-- BEGIN --

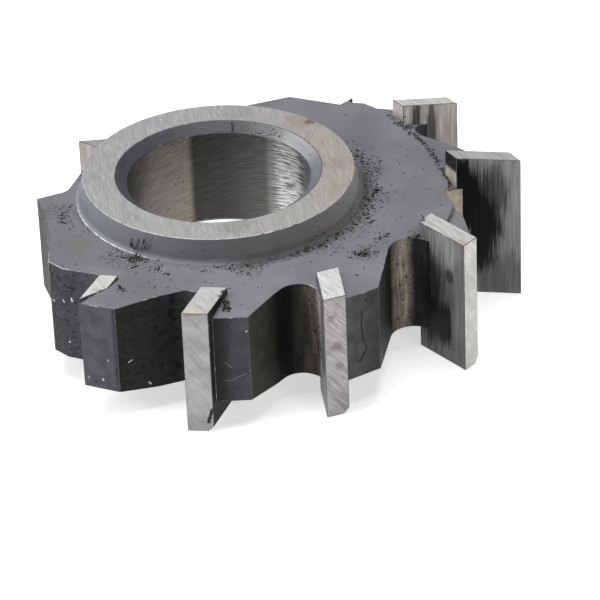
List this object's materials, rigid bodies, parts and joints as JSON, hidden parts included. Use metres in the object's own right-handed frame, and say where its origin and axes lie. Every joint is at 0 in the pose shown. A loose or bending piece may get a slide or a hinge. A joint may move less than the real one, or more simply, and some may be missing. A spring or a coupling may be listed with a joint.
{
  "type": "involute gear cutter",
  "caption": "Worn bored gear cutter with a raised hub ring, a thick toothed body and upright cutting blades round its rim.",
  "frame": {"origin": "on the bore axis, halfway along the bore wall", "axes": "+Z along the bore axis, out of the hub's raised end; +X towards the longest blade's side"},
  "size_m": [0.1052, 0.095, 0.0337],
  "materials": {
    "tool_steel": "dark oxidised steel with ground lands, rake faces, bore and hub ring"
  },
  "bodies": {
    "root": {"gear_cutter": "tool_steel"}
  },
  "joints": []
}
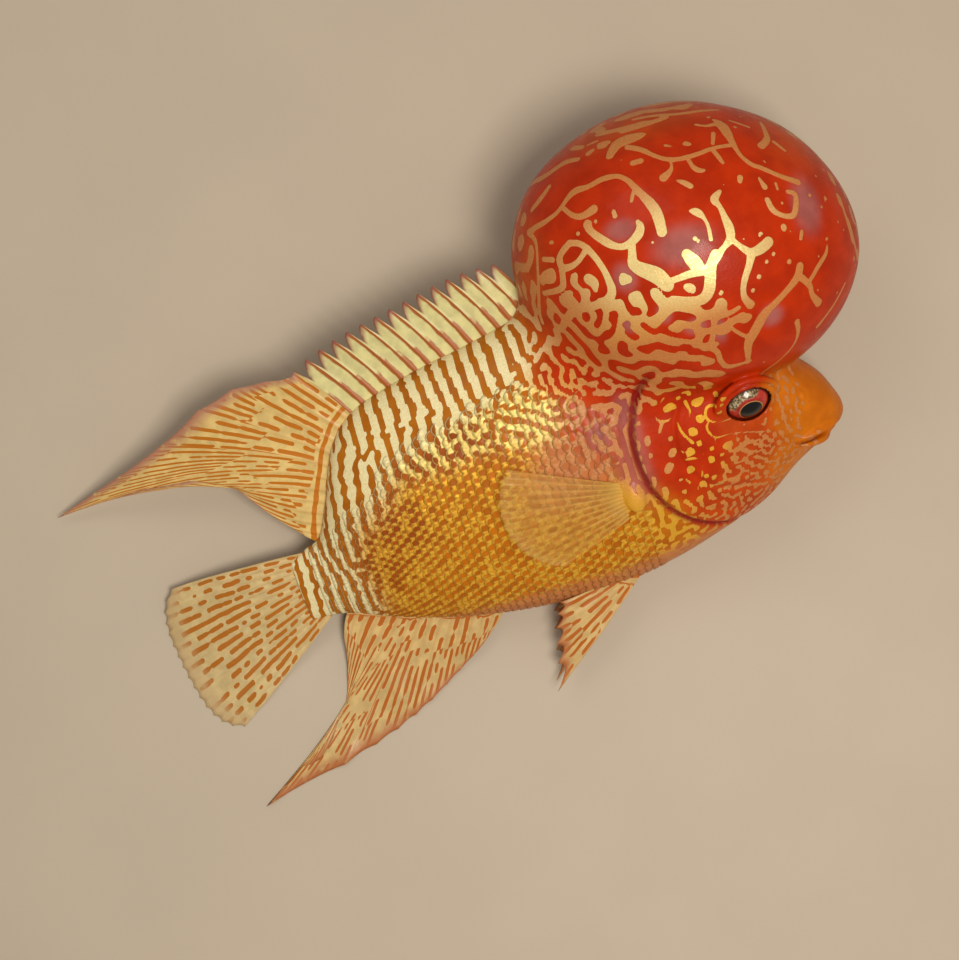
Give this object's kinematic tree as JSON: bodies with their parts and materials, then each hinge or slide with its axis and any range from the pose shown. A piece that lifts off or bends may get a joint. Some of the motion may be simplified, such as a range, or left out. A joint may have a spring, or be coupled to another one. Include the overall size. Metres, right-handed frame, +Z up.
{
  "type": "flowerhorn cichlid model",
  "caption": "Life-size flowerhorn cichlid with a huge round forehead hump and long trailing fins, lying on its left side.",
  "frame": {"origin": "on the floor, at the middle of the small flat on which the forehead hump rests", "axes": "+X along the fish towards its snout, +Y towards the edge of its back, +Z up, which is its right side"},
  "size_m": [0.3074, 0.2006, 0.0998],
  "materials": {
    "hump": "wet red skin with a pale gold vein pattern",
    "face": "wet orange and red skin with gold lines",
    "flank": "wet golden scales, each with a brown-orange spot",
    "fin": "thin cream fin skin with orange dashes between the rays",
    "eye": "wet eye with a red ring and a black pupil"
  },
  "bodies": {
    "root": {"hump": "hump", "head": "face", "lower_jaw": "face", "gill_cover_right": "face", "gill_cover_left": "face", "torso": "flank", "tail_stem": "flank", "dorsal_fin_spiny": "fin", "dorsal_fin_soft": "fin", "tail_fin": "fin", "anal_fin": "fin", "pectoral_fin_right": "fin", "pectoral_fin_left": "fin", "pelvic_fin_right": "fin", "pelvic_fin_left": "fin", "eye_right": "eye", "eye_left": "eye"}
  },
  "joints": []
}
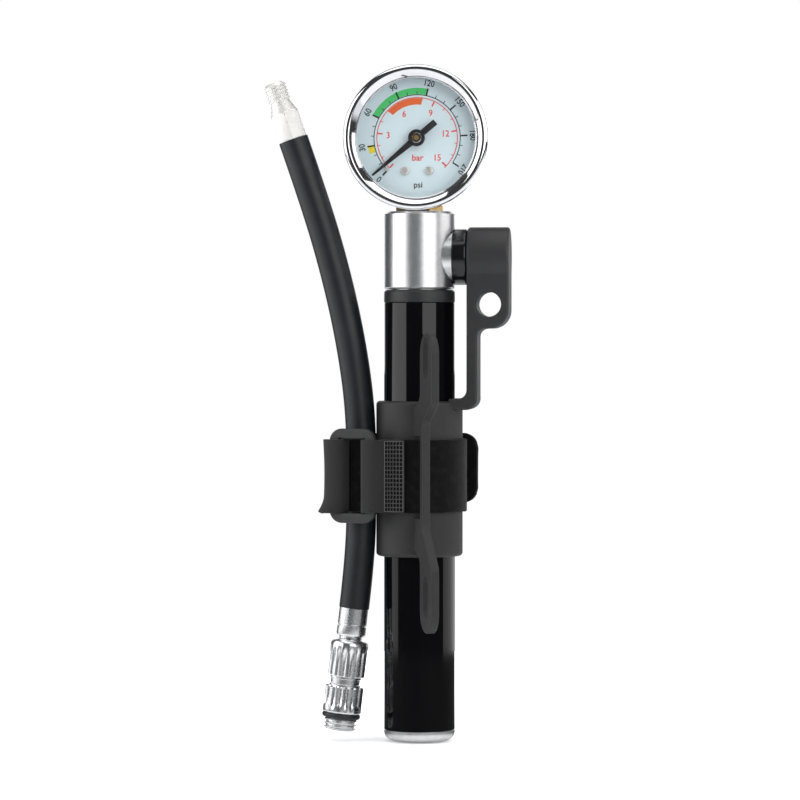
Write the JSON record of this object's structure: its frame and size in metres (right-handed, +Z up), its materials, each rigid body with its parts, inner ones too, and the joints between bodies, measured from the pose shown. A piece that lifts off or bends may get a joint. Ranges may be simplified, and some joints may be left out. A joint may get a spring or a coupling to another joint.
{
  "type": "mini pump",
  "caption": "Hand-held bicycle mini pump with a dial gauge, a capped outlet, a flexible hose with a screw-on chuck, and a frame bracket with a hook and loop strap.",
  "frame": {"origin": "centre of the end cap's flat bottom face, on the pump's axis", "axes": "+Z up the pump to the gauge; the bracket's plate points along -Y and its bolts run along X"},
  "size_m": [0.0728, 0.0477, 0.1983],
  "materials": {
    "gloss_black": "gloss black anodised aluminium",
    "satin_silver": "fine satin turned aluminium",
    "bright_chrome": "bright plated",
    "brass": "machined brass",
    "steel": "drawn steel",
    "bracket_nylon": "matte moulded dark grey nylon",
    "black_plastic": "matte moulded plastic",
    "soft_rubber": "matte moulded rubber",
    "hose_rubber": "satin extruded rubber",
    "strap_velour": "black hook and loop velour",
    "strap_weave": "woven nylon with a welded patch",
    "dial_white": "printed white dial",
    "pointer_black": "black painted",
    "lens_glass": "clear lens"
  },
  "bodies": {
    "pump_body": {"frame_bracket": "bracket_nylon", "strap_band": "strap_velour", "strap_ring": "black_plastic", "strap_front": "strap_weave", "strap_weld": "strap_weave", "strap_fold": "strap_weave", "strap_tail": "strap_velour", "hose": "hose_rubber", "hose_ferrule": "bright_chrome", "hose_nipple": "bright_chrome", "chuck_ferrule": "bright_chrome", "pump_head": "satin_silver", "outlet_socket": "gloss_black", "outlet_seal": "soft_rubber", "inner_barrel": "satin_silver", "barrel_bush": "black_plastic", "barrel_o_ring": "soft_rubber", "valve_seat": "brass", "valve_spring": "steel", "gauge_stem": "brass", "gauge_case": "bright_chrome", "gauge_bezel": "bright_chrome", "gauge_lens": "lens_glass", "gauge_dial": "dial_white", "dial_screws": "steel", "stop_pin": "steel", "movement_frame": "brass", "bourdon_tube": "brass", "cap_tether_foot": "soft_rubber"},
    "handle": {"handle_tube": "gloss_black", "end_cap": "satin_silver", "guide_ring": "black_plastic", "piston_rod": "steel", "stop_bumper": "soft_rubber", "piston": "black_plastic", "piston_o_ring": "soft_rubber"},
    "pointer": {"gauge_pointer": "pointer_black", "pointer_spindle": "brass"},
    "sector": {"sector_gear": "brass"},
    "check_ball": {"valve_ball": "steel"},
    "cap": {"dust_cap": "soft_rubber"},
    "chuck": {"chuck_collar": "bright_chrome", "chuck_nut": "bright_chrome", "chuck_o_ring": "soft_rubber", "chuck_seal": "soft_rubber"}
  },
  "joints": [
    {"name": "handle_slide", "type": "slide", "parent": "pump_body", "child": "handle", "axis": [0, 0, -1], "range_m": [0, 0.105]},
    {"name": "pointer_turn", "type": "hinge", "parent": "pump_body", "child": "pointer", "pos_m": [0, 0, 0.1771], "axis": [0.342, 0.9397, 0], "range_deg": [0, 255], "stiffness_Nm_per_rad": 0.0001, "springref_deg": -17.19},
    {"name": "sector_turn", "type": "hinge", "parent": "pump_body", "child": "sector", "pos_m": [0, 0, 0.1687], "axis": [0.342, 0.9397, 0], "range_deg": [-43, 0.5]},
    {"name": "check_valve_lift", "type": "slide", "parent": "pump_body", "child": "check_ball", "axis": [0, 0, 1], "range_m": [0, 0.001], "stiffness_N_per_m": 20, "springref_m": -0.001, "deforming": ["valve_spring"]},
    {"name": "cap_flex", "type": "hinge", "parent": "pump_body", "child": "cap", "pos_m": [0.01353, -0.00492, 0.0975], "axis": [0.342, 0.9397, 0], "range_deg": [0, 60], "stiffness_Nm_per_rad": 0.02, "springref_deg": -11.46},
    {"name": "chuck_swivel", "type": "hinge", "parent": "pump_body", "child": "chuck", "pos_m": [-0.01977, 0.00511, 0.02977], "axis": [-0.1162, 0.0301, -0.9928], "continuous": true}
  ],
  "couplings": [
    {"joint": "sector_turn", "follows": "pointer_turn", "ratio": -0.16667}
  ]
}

-- END --
-- BEGIN --

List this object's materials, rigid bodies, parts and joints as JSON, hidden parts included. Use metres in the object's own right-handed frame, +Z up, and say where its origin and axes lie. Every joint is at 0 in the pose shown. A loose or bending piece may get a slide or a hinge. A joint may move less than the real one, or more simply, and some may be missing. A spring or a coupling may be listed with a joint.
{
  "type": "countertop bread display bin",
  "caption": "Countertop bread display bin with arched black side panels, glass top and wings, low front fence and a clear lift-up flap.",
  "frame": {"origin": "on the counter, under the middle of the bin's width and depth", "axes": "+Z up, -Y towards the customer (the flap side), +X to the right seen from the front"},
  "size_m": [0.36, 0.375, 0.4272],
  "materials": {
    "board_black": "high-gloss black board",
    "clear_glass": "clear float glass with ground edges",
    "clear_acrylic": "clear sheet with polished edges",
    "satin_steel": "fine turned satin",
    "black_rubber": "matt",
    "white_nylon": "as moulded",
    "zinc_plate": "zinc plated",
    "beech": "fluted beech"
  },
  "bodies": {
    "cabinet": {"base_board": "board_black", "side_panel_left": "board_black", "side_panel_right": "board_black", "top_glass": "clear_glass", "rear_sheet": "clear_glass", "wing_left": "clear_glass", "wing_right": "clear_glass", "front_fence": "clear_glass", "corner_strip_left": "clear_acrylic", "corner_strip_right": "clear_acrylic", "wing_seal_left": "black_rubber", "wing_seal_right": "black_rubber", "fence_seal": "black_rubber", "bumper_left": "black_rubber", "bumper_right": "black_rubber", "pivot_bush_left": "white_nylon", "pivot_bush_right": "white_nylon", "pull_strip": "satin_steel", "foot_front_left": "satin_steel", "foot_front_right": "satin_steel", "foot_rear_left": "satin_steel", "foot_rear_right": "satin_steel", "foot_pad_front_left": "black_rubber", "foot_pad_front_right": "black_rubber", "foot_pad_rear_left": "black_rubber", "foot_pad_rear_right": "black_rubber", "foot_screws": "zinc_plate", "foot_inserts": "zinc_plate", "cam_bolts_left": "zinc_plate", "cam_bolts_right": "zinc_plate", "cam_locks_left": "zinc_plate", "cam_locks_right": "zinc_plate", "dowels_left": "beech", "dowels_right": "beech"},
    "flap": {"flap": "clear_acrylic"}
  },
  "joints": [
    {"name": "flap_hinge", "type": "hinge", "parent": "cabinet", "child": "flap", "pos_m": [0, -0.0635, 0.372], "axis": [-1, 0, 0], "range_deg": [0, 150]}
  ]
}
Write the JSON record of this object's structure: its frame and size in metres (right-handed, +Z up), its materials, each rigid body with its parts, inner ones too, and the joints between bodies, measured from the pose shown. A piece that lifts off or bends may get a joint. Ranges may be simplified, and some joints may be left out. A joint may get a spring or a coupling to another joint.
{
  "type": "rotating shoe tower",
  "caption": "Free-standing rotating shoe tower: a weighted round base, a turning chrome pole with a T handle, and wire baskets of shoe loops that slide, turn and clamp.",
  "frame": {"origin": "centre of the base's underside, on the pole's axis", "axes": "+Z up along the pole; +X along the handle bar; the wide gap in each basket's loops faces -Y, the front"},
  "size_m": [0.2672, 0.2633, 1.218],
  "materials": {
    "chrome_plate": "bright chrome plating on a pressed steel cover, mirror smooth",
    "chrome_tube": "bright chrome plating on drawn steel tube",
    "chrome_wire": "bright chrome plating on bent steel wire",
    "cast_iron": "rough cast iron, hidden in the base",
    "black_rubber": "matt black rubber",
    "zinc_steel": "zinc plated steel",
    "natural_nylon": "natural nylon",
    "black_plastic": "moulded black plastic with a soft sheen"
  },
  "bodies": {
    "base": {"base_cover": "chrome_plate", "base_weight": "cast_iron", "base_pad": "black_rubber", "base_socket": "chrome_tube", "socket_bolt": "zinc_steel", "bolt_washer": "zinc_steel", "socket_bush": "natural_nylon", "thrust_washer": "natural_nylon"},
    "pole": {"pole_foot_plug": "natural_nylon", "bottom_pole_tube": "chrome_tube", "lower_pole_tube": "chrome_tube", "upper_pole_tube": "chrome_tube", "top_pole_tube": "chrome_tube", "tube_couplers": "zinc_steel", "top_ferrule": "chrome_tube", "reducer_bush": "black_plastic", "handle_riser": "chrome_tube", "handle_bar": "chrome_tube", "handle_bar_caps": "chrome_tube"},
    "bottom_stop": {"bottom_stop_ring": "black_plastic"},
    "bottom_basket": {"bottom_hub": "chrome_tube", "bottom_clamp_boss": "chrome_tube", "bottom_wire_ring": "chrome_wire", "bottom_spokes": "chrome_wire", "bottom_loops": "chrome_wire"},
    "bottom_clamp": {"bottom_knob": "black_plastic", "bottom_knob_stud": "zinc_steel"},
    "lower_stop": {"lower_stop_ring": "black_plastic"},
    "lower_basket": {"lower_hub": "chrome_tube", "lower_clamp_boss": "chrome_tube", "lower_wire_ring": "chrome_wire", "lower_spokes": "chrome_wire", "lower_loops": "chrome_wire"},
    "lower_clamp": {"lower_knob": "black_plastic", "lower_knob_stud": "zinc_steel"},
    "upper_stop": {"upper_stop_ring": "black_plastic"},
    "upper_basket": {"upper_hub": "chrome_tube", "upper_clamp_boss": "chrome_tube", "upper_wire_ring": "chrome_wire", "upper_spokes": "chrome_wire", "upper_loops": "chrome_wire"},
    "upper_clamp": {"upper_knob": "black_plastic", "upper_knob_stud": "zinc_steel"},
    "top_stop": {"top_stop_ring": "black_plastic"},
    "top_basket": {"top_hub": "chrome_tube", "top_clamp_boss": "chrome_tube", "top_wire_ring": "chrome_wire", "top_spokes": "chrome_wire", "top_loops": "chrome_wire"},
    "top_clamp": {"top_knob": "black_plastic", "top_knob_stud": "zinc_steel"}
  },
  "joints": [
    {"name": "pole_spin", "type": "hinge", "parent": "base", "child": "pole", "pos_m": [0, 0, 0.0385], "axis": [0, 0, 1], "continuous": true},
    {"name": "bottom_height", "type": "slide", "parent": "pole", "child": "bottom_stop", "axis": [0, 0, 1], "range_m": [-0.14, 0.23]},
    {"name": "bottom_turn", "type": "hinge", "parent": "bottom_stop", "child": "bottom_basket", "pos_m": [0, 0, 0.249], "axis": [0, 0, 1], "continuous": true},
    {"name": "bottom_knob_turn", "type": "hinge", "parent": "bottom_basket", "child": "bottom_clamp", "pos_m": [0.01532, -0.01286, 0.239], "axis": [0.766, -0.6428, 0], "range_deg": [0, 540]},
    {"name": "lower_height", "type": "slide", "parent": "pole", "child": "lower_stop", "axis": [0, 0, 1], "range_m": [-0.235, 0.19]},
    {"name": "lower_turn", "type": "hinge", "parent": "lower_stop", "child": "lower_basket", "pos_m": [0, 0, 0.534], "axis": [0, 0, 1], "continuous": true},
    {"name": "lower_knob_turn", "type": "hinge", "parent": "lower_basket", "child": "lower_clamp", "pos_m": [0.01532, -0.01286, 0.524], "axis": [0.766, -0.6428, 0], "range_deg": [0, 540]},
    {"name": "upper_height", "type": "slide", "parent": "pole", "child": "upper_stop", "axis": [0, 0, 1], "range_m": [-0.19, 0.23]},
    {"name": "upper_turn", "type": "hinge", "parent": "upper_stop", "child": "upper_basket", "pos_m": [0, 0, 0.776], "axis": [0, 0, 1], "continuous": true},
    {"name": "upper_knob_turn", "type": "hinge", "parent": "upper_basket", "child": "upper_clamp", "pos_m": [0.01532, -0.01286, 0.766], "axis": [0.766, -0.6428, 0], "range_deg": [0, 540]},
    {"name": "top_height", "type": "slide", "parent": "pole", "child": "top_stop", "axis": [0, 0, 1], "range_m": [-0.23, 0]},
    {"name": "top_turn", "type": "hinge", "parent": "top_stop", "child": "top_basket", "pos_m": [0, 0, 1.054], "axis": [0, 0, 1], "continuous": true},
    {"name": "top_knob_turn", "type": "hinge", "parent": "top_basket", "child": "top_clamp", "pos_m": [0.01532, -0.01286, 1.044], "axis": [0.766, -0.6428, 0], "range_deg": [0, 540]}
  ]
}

-- END --

- [Exercise details] Write down only how many lines in the listing contain the word "handed".

- [Task output] 5